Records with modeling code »
━━━━━━━━━━
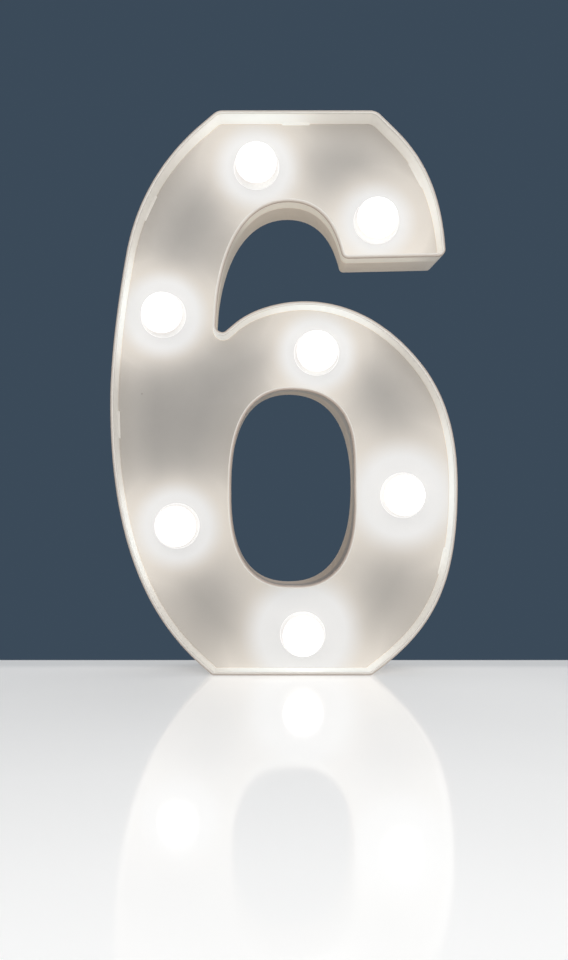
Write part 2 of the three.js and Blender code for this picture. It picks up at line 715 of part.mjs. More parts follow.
function ledSolid() {
  const flangeBack = LIP_BACK_Y - PANEL_FRONT_Y;
  const flangeFront = flangeBack - LED_FLANGE_THICKNESS;
  const radius = LED_DIAMETER / 2;
  const domeY = flangeBack - LED_LENGTH + radius;
  const body = solidOf(
    turned(
      [
        ...quarterRound(radius, -radius, domeY, DOME_STEPS).toReversed(),
        [radius, domeY],
        [radius, flangeFront],
        [LED_FLANGE_DIAMETER / 2, flangeFront],
        [LED_FLANGE_DIAMETER / 2, flangeBack],
        [0, flangeBack],
      ],
      SMALL_SIDES,
    ),
  );
  const legs = [-1, 1].map((side) =>
    blockAt(
      new THREE.Vector2((side * LEG_PITCH) / 2, 0),
      LEG_WIDTH,
      LEG_WIDTH,
      flangeBack - SINK_IN,
      LEG_BACK_Y - PANEL_FRONT_Y,
    ),
  );
  return joined([body, ...legs]);
}

// The LEDs in the order of the wires, each with the direction in which the wires pass it.
const LAMPS = BULBS.map((here, i) => {
  const into = here.clone().sub(BULBS[i - 1] ?? here).normalize();
  const outOf = (BULBS[i + 1] ?? here).clone().sub(here).normalize();
  return { place: here, axis: into.add(outOf).normalize() };
});

// The LED that the leads feed: the nearest to the switch.
const FED_LAMP = LAMPS.reduce((best, lamp) =>
  lamp.place.distanceTo(SWITCH) < best.place.distanceTo(SWITCH) ? lamp : best,
);

// A twin wire in the plane of the LEDs' legs, from one LED to the next.
function twinWireGeometry(from, to) {
  const clearOfLegs = LEG_WIDTH / 2 + FIT;
  const start = from.place.clone().addScaledVector(from.axis, clearOfLegs);
  const end = to.place.clone().addScaledVector(to.axis, -clearOfLegs);
  const reach = start.distanceTo(end) / 3;
  const first = start.clone().addScaledVector(from.axis, reach);
  const second = end.clone().addScaledVector(to.axis, -reach);
  const path = new THREE.CubicBezierCurve3(
    ...[start, first, second, end].map((point) => new THREE.Vector3(point.x, TWIN_Y, point.y)),
  );
  const half = TWIN_THICKNESS / 2;
  const flat = TWIN_WIDTH / 2 - half;
  const section = new THREE.Shape();
  section.absarc(0, flat, half, 0, Math.PI);
  section.absarc(0, -flat, half, Math.PI, 2 * Math.PI);
  return new THREE.ExtrudeGeometry(section, {
    steps: WIRE_STEPS,
    curveSegments: TWIN_END_STEPS,
    extrudePath: path,
    bevelEnabled: false,
  });
}

// Leads: single round wires through a few places

function roundSection(diameter, sides) {
  const corners = Array.from({ length: sides }, (_, i) => {
    const angle = (2 * Math.PI * i) / sides;
    return new THREE.Vector2(Math.cos(angle), Math.sin(angle)).multiplyScalar(diameter / 2);
  });
  return new THREE.Shape(corners);
}

function leadGeometry(places) {
  const path = new THREE.CatmullRomCurve3(places.map((place) => new THREE.Vector3(...place)));
  return new THREE.ExtrudeGeometry(roundSection(LEAD_DIAMETER, WIRE_SIDES), {
    steps: 2 * WIRE_STEPS,
    extrudePath: path,
    bevelEnabled: false,
  });
}

const LEAD_GAP = LEAD_DIAMETER / 2 + FIT;
const PIN_TIP_Y = SWITCH_FRONT_Y - PIN_LENGTH;
const PIN_LEAD_Y = PIN_TIP_Y + LEAD_GAP;
const PIN_LEAD_Z = SWITCH.y - PIN_THICKNESS / 2 - FIT;
const CONTACT_TAB_Y = WELL_FRONT_Y - CONTACT_TAB_LENGTH;
const CONTACT_LEAD_Y = WELL_FRONT_Y - LEAD_GAP;
const CONTACT_LEAD_Z = WELL_TOP_Z;

// From the left-hand contact's tab to the switch's middle pin.
function batteryLead() {
  const { x } = CELLS[0];
  return leadGeometry([
    [x, CONTACT_LEAD_Y, CONTACT_LEAD_Z],
    [x, CONTACT_LEAD_Y, CONTACT_LEAD_Z + LEAD_STRAIGHT],
    [x + LEAD_DIAMETER, PIN_LEAD_Y - LEAD_DIAMETER, (CONTACT_LEAD_Z + PIN_LEAD_Z) / 2],
    [SWITCH.x, PIN_LEAD_Y, PIN_LEAD_Z - LEAD_STRAIGHT],
    [SWITCH.x, PIN_LEAD_Y, PIN_LEAD_Z],
  ]);
}

// The end of a lead beside one leg of the fed LED, and a place further out in the same line.
function fedLegEnd(side) {
  const { place, axis } = FED_LAMP;
  const outward = new THREE.Vector2(axis.y, -axis.x).multiplyScalar(side);
  const end = place.clone().addScaledVector(outward, LEG_PITCH / 2 + LEG_WIDTH / 2 + FIT);
  const before = end.clone().addScaledVector(outward, LEAD_STRAIGHT);
  return [before, end].map((point) => [point.x, TWIN_Y, point.y]);
}

// From the switch's left-hand pin to the fed LED.
function switchLead() {
  const [before, end] = fedLegEnd(1);
  const pinX = SWITCH.x - PIN_PITCH;
  return leadGeometry([
    [pinX, PIN_LEAD_Y, PIN_LEAD_Z],
    [pinX, PIN_LEAD_Y, PIN_LEAD_Z - LEAD_STRAIGHT],
    [(pinX + before[0]) / 2, (PIN_LEAD_Y + before[1]) / 2, (PIN_LEAD_Z + before[2]) / 2],
    before,
    end,
  ]);
}

// From the right-hand contact's tab to the fed LED.
function returnLead() {
  const [before, end] = fedLegEnd(-1);
  const { x } = CELLS[1];
  return leadGeometry([
    [x, CONTACT_LEAD_Y, CONTACT_LEAD_Z],
    [x, CONTACT_LEAD_Y, CONTACT_LEAD_Z + LEAD_STRAIGHT],
    [(x + before[0]) / 2, (CONTACT_LEAD_Y + before[1]) / 2, before[2] + LEAD_DIAMETER],
    before,
    end,
  ]);
}

// The cells and their contacts

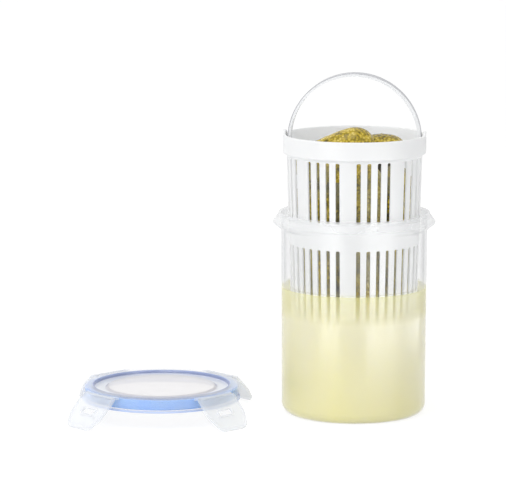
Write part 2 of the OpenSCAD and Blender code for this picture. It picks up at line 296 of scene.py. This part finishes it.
━━━━━━━━━━
Problem details »
From the material above, gather all lines that include the string "Blender" and copy them.

Exercise result »
Write part 2 of the three.js and Blender code for this picture. It picks up at line 715 of part.mjs. More parts follow.
Write part 2 of the OpenSCAD and Blender code for this picture. It picks up at line 296 of scene.py. This part finishes it.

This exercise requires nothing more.